Repeat the whole listing below, word for word.

#####

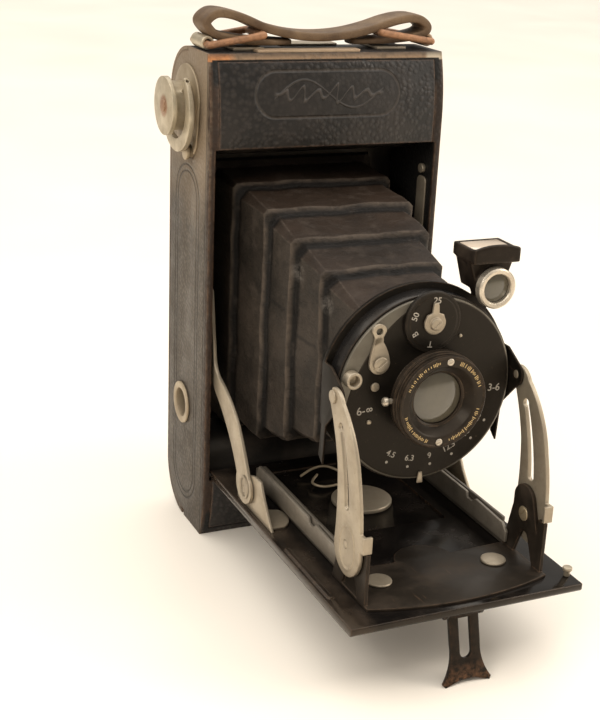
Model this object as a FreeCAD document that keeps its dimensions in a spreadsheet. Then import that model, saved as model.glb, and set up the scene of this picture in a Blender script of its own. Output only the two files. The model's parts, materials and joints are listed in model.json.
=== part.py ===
"""Self-erecting folding roll-film camera for 6 x 9 cm pictures, shown open and standing.

The frame's origin is the middle of the case's footprint, on the flat end it stands on.
+Z is up, -Y is the way the lens looks, +X is to the right of somebody facing the lens.
"""
import FreeCAD
import Part
import math
import os

doc = FreeCAD.newDocument("folding_camera")
sheet = doc.addObject("Spreadsheet::Sheet", "sizes")

SIZES = {
    # case
    "case_width": 78.0, "case_height": 156.0, "case_depth": 36.0, "case_wall": 1.6,
    "back_corner": 16.0, "front_recess": 3.5, "front_bulge_rise": 20.0, "panel_skin": 0.6,
    "opening_half": 37.2, "opening_low": 20.5, "opening_top": 128.3, "door_skin": 1.2,
    "door_start": 2.0, "panel_half": 36.2,
    # drop bed
    "bed_half": 36.4, "bed_thick": 2.5, "bed_reach": 105.25, "hinge_y": -16.75, "hinge_z": 22.25,
    "hinge_pin_radius": 0.7, "pin_clearance": 0.05, "base_sheet": 0.8,
    # film transport
    "spool_y": 1.5, "spool_top_z": 138.5, "spool_low_z": 17.5, "spool_core": 5.0,
    "flange_radius": 12.6, "spool_length": 62.8, "flange_thick": 0.9, "chamber_radius": 14.2,
    "chamber_skin": 1.0, "gate_y": 11.5, "gate_skin": 1.0, "gate_half": 28.5, "gate_low": 31.5,
    "gate_top": 119.5, "roller_radius": 2.0, "roller_y": 14.65, "roller_length": 66.0,
    # lens standard
    "lens_z": 74.0, "face_y": -88.0, "face_radius": 27.0, "shutter_radius": 27.6,
    "plate_thick": 1.2, "shutter_deep": 5.6, "board_thick": 1.4, "focus_radius": 13.7,
    "focus_deep": 7.0, "barrel_radius": 10.4, "glass_radius": 7.3, "dial_radius": 8.7,
    "dial_thick": 1.6, "dial_z": 94.3,
    # struts, braces, links
    "strut_foot_y": -102.5, "strut_foot_z": 38.0, "strut_head_y": -90.5, "strut_head_z": 76.5,
    "strut_plane": 28.6, "strut_thick": 1.2, "ear_plane": 27.4, "ear_thick": 1.0,
    "link_plane": 26.2, "link_thick": 1.0, "link_low": 25.6, "link_high": 31.6,
    "rail_left_plane": 25.0, "rail_thick": 1.0, "rail_high": 31.9,
    "brace_plane": 35.0, "brace_thick": 1.1, "brace_foot_y": -44.5, "brace_foot_z": 29.5,
    "brace_head_y": -11.5, "brace_head_z": 82.0, "track_thick": 0.5,
    # leg
    "leg_y": -117.6, "leg_z": 19.6, "leg_thick": 1.4, "leg_pin_radius": 0.7,
    # winding key
    "key_y": 1.5, "key_z": 138.5, "key_disc_radius": 8.8, "key_disc_thick": 1.4,
    "key_collar_radius": 7.4, "key_collar_long": 5.4, "key_plate_thick": 0.7, "key_shaft_radius": 3.0,
    "button_y": -2.6, "button_z": 125.0, "wing_inner": 9.8, "wing_outer": 13.2, "wing_thick": 1.5,
    "wing_turn": -43.0,
    # finder
    "finder_x": 19.5, "finder_half": 7.4, "finder_low": 94.5, "finder_top": 114.2,
    "finder_front": -88.0, "finder_back": -76.0, "finder_ear_y": -79.8, "finder_pin_radius": 1.1,
    # hinged back
    "door_hinge_y": 2.2, "door_hinge_z": 0.9, "door_pin_radius": 0.5, "door_pin_long": 72.0,
    "window_z": 58.0, "window_radius": 4.9, "spool_pin_radius": 2.0,
    # strap and its hardware
    "strap_half": 5.5, "strap_thick": 1.6, "strap_y": -4.0, "loop_wire": 1.1,
    # tripod and cable sockets
    "tripod_radius": 4.75, "tripod_collar": 7.0, "side_bush_y": 3.5, "side_bush_z": 40.5,
    "bed_bush_x": 1.0, "bed_bush_y": -52.0, "socket_radius": 1.5,
}
for row, (name, value) in enumerate(SIZES.items(), start=1):
    sheet.set("A%d" % row, name)
    sheet.set("B%d" % row, str(value))
    sheet.setAlias("B%d" % row, name)
doc.recompute()


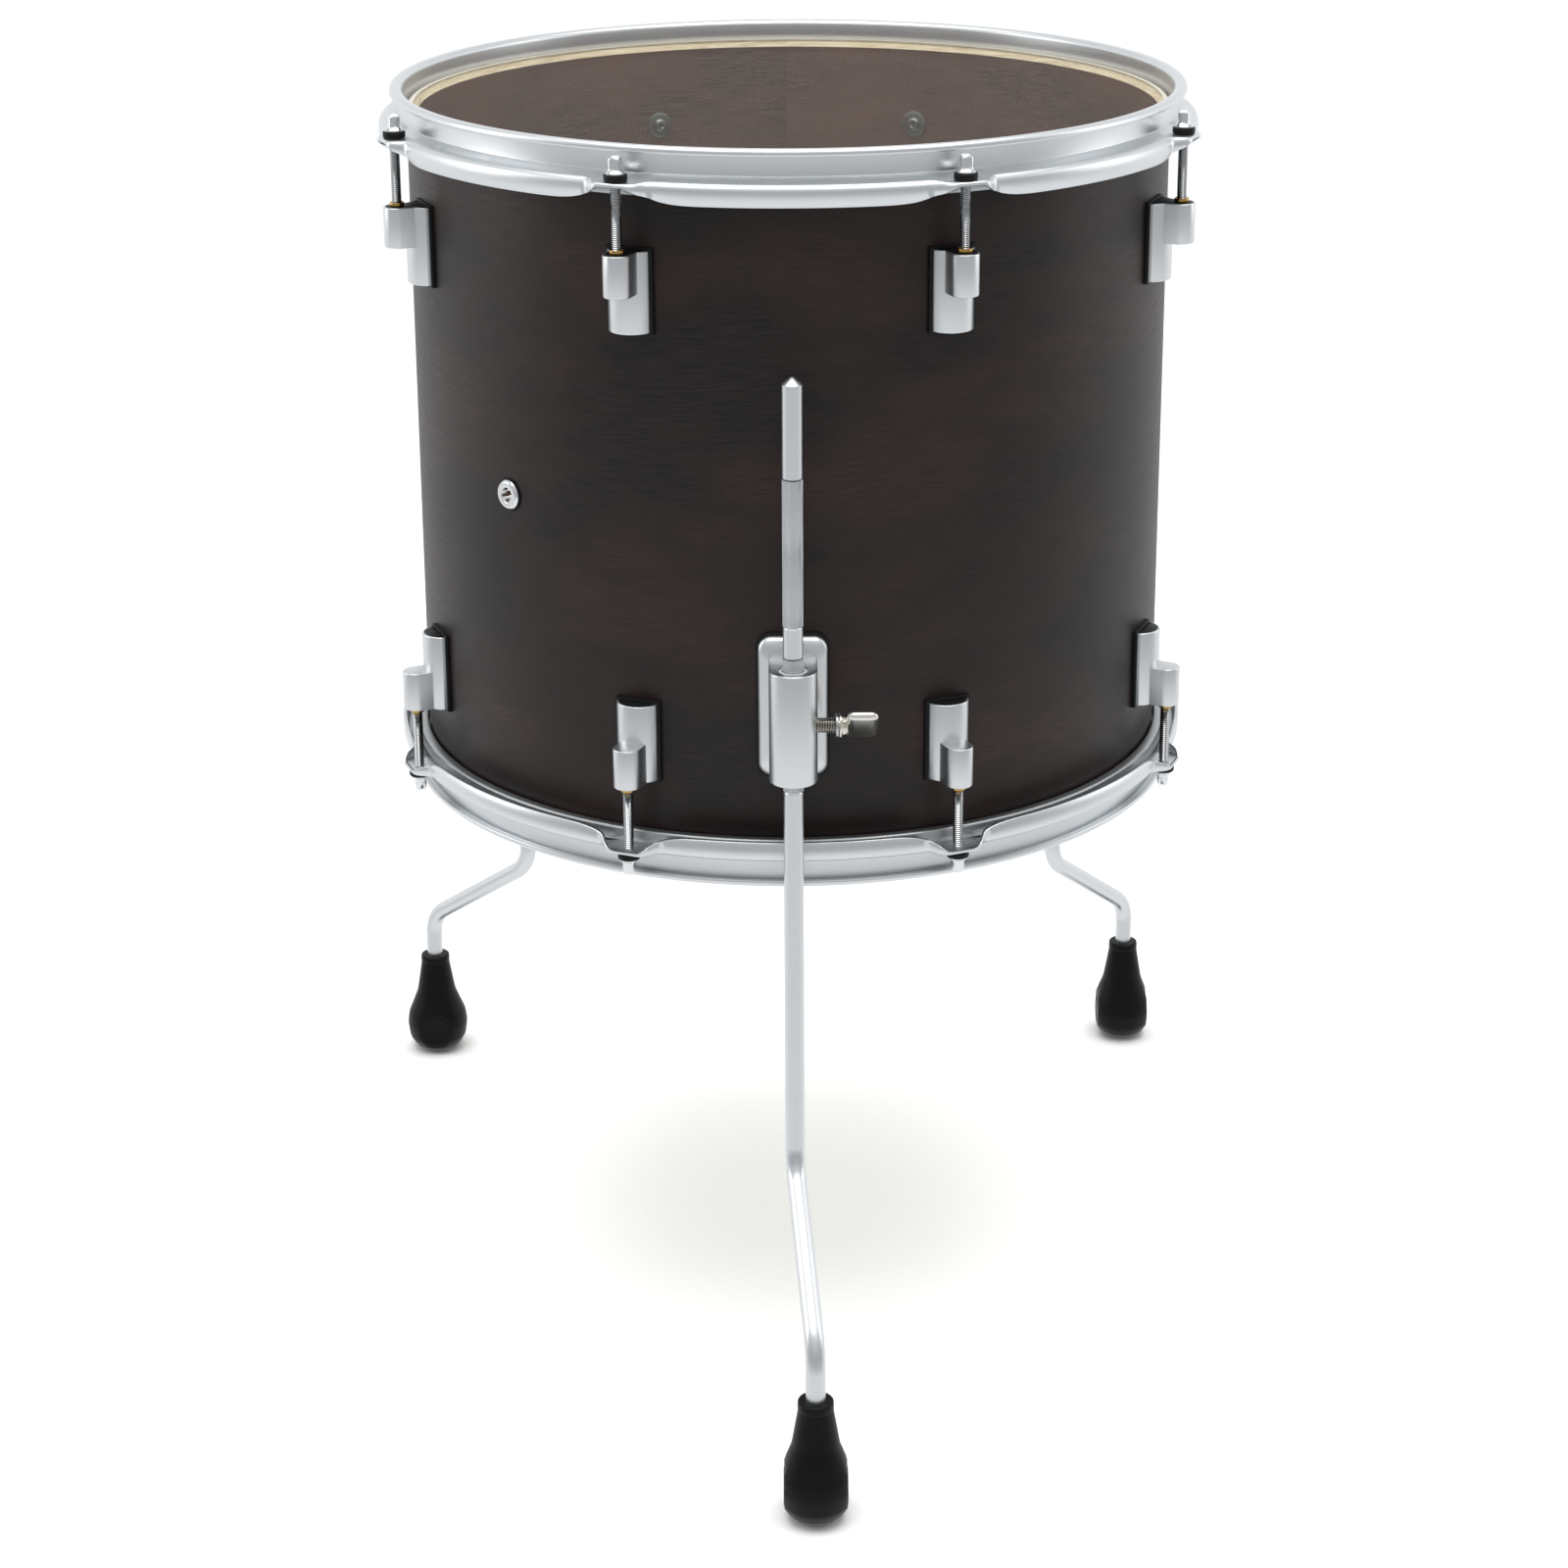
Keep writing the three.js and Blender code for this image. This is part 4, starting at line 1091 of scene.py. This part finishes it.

#####

Task output:
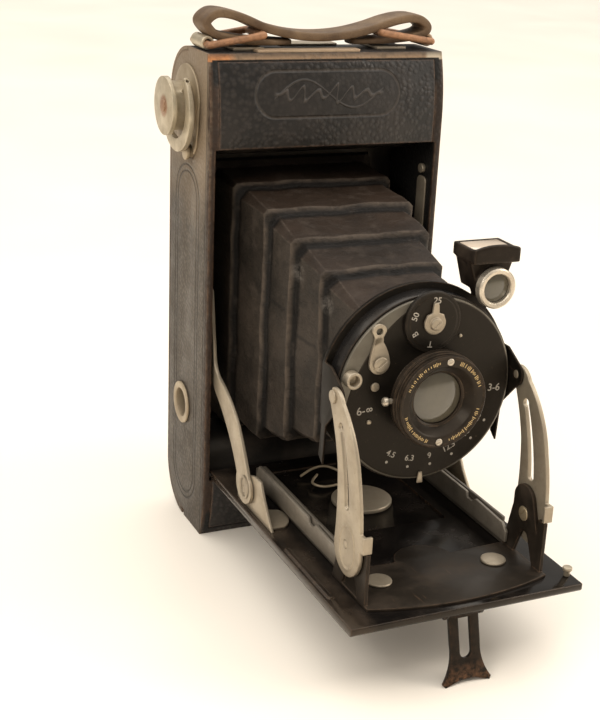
Model this object as a FreeCAD document that keeps its dimensions in a spreadsheet. Then import that model, saved as model.glb, and set up the scene of this picture in a Blender script of its own. Output only the two files. The model's parts, materials and joints are listed in model.json.
=== part.py ===
"""Self-erecting folding roll-film camera for 6 x 9 cm pictures, shown open and standing.

The frame's origin is the middle of the case's footprint, on the flat end it stands on.
+Z is up, -Y is the way the lens looks, +X is to the right of somebody facing the lens.
"""
import FreeCAD
import Part
import math
import os

doc = FreeCAD.newDocument("folding_camera")
sheet = doc.addObject("Spreadsheet::Sheet", "sizes")

SIZES = {
    # case
    "case_width": 78.0, "case_height": 156.0, "case_depth": 36.0, "case_wall": 1.6,
    "back_corner": 16.0, "front_recess": 3.5, "front_bulge_rise": 20.0, "panel_skin": 0.6,
    "opening_half": 37.2, "opening_low": 20.5, "opening_top": 128.3, "door_skin": 1.2,
    "door_start": 2.0, "panel_half": 36.2,
    # drop bed
    "bed_half": 36.4, "bed_thick": 2.5, "bed_reach": 105.25, "hinge_y": -16.75, "hinge_z": 22.25,
    "hinge_pin_radius": 0.7, "pin_clearance": 0.05, "base_sheet": 0.8,
    # film transport
    "spool_y": 1.5, "spool_top_z": 138.5, "spool_low_z": 17.5, "spool_core": 5.0,
    "flange_radius": 12.6, "spool_length": 62.8, "flange_thick": 0.9, "chamber_radius": 14.2,
    "chamber_skin": 1.0, "gate_y": 11.5, "gate_skin": 1.0, "gate_half": 28.5, "gate_low": 31.5,
    "gate_top": 119.5, "roller_radius": 2.0, "roller_y": 14.65, "roller_length": 66.0,
    # lens standard
    "lens_z": 74.0, "face_y": -88.0, "face_radius": 27.0, "shutter_radius": 27.6,
    "plate_thick": 1.2, "shutter_deep": 5.6, "board_thick": 1.4, "focus_radius": 13.7,
    "focus_deep": 7.0, "barrel_radius": 10.4, "glass_radius": 7.3, "dial_radius": 8.7,
    "dial_thick": 1.6, "dial_z": 94.3,
    # struts, braces, links
    "strut_foot_y": -102.5, "strut_foot_z": 38.0, "strut_head_y": -90.5, "strut_head_z": 76.5,
    "strut_plane": 28.6, "strut_thick": 1.2, "ear_plane": 27.4, "ear_thick": 1.0,
    "link_plane": 26.2, "link_thick": 1.0, "link_low": 25.6, "link_high": 31.6,
    "rail_left_plane": 25.0, "rail_thick": 1.0, "rail_high": 31.9,
    "brace_plane": 35.0, "brace_thick": 1.1, "brace_foot_y": -44.5, "brace_foot_z": 29.5,
    "brace_head_y": -11.5, "brace_head_z": 82.0, "track_thick": 0.5,
    # leg
    "leg_y": -117.6, "leg_z": 19.6, "leg_thick": 1.4, "leg_pin_radius": 0.7,
    # winding key
    "key_y": 1.5, "key_z": 138.5, "key_disc_radius": 8.8, "key_disc_thick": 1.4,
    "key_collar_radius": 7.4, "key_collar_long": 5.4, "key_plate_thick": 0.7, "key_shaft_radius": 3.0,
    "button_y": -2.6, "button_z": 125.0, "wing_inner": 9.8, "wing_outer": 13.2, "wing_thick": 1.5,
    "wing_turn": -43.0,
    # finder
    "finder_x": 19.5, "finder_half": 7.4, "finder_low": 94.5, "finder_top": 114.2,
    "finder_front": -88.0, "finder_back": -76.0, "finder_ear_y": -79.8, "finder_pin_radius": 1.1,
    # hinged back
    "door_hinge_y": 2.2, "door_hinge_z": 0.9, "door_pin_radius": 0.5, "door_pin_long": 72.0,
    "window_z": 58.0, "window_radius": 4.9, "spool_pin_radius": 2.0,
    # strap and its hardware
    "strap_half": 5.5, "strap_thick": 1.6, "strap_y": -4.0, "loop_wire": 1.1,
    # tripod and cable sockets
    "tripod_radius": 4.75, "tripod_collar": 7.0, "side_bush_y": 3.5, "side_bush_z": 40.5,
    "bed_bush_x": 1.0, "bed_bush_y": -52.0, "socket_radius": 1.5,
}
for row, (name, value) in enumerate(SIZES.items(), start=1):
    sheet.set("A%d" % row, name)
    sheet.set("B%d" % row, str(value))
    sheet.setAlias("B%d" % row, name)
doc.recompute()


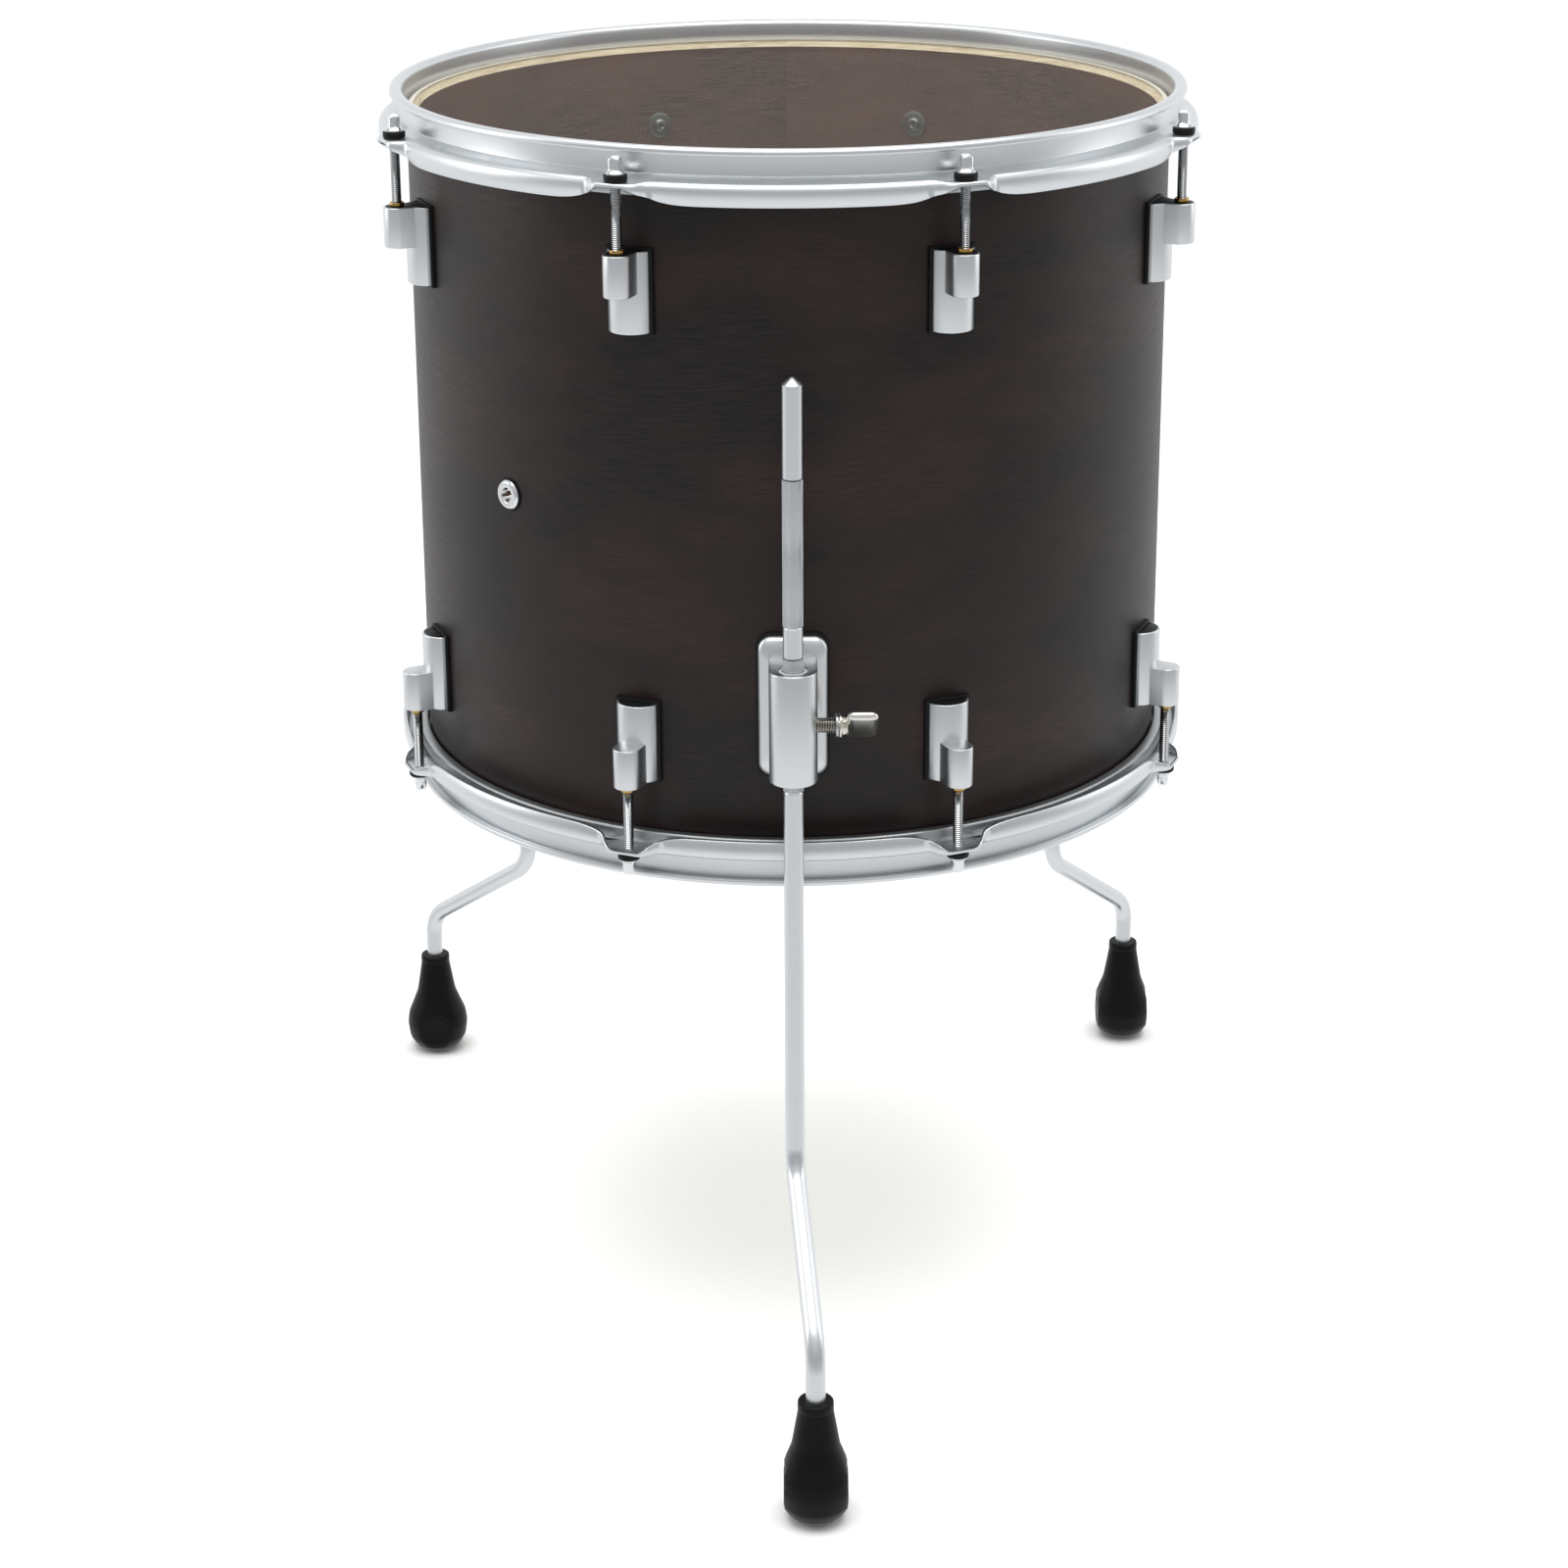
Keep writing the three.js and Blender code for this image. This is part 4, starting at line 1091 of scene.py. This part finishes it.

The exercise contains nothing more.